In the following 3 equations:
$$ k_1\cos^2(\theta)+k_2\sin^2(\theta) = c_1 $$ $$ 2(k_2-k_1)\cos(\theta)\sin(\theta)=c_2 $$ $$ k_1\sin^2(\theta)+k_2\cos^2(\theta) = c_3 $$
$c_1$, $c_2$ and $c_3$ are given, and $k_1$, $k_2$ and $\theta$ are the unknowns. What is the best way to solve for the unknowns? Specifically, I need to solve many independent instances of this system in an algorithm. Therefore, ideally the solution method should be fast.
On
Put $u_1 = k_1 + k_2$ and $u_2 = k_2 - k_1$. Then, as Anil Baseski mentioned in the comment, the equation is transformed into $$ \begin{cases} u_1 &= c_1 + c_3 \\ u_2 \sin(2\theta) &= c_2. \end{cases} $$ So it seems that a solution is not uniquely determined from the given conditions.
On
Hint:
$k_1 \cos^2(\theta)+k_2 \sin^2(\theta) = c_1$
$k_1 \sin^2(\theta)+k_2 \cos^2(\theta) = c_3$
$c_1+c_3=k_1+k_2$
$2(k_2-k_1)\cos(\theta)\sin(\theta)=c_2 \implies (k_2-k_1)\sin 2\theta=c_2$
$(k_2-k_1) \sin 2 \theta+k_1+k_2=c_1+c_2+c_3$
$k_2(\sin 2 \theta+1)+k_1(1- \sin 2\theta)=c_1+c_2+c_3$
On
We can rewrite the system of equations as $$\begin{align} (k_1 - k_2) \cos^2 \theta &= c_1 - k_2 \\ (k_1 - k_2) \cos^2 \theta &= k_1 - c_3 \\ 2 (k_1 - k_2) \sin \theta \cos \theta &= -c_2. \end{align}$$ Or, equivalently, $$\begin{align} (k_1 - k_2) \cos^2 \theta &= c_1 - k_2 \tag{1} \\ (k_1 - k_2) \cos^2 \theta &= k_1 - c_3 \tag{2} \\ (k_1 - k_2) \cos^2 \theta &= -\frac{c_2}{2} \cot \theta. \tag{3} \end{align}$$ Using (1) and (3) we can isolate $k_2$ as $$k_2 = c_1 + \frac{c_2}{2} \cot \theta.$$ Similarly, we can isolate $k_1$ as $$k_1 = c_3 - \frac{c_2}{2} \cot \theta.$$ Substituting this in (3), we get $$(c_3 - c_1 - c_2 \cot \theta) \cos^2 \theta = -\frac{c_2}{2} \cot \theta.$$ From this you can solve $\theta$, and using (1) and (2) you can then also solve for $k_1$ and $k_2$.

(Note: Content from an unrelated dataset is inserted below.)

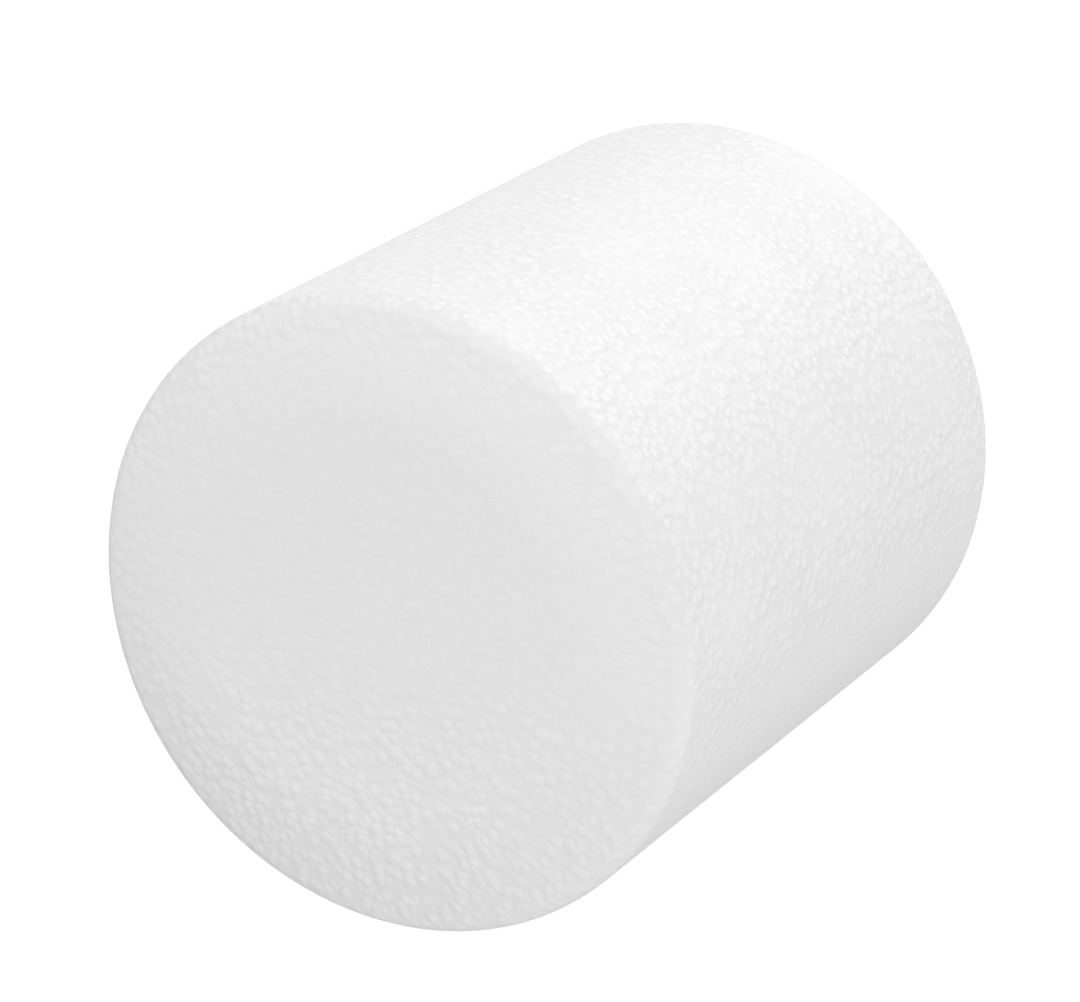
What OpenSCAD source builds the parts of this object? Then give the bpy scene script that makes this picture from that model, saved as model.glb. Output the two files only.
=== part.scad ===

Re-write in terms of double-angle expressions, and define values $A$, $B$, $C$:
$$\begin{align} k_1 \cos^2\theta + k_2 \sin^2\theta = c_1 &\quad\implies\quad \cos 2\theta = \frac{2 c_1-k_1-k_2}{k_1-k_2} & =: A \\[5pt] 2 \left(k_1-k_2\right) \sin\theta \cos\theta = c_2 &\quad\implies\quad \sin 2\theta = \frac{c_2}{k_1-k_2} &=: B \\[5pt] k_1 \sin^2\theta + k_2 \cos^2\theta = c_3 &\quad\implies\quad \cos 2\theta = \frac{k_1+k_2-2c_3}{k_1-k_2} &=: C \end{align}$$
Now, $A=C$ implies $k_1 + k_2 = c_1 + c_3$ (but we'd know that simply by adding your first and third equations together), so that $k_2 = c_1+c_3-k_1$ and $$ A = \frac{c_1-c_3}{2k_1-c_1-c_3} \qquad\qquad B = \frac{c_2}{2k_1-c_1-c_3} $$
Observe that you can already write
$$\tan 2\theta = \frac{c_2}{c_1-c_3}$$
which gives you $\theta$. For $k_1$ and $k_2$, note that $A^2+B^2=1$ implies
$$(c_1-c_3)^2 + c_2^2 = \left(2k_1-c_1-c_3\right)^2$$
so that
$$\begin{align} k_1 &= \frac{1}{2}\left( c_1+c_3 \pm \sqrt{(c_1-c_3)^2+c_2^2} \right) \\ k_2 &= \frac{1}{2}\left( c_1+c_3 \mp \sqrt{(c_1-c_3)^2+c_2^2} \right) \end{align}$$
(I would guess that the $k_1$ and $k_2$ are simply the two roots of the quadratic ---so that, say, $k_1$'s "$\pm$" is "$+$", while $k_2$'s "$\mp$" is "$-$"--- but this ambiguity is really for you to resolve based on your circumstances.)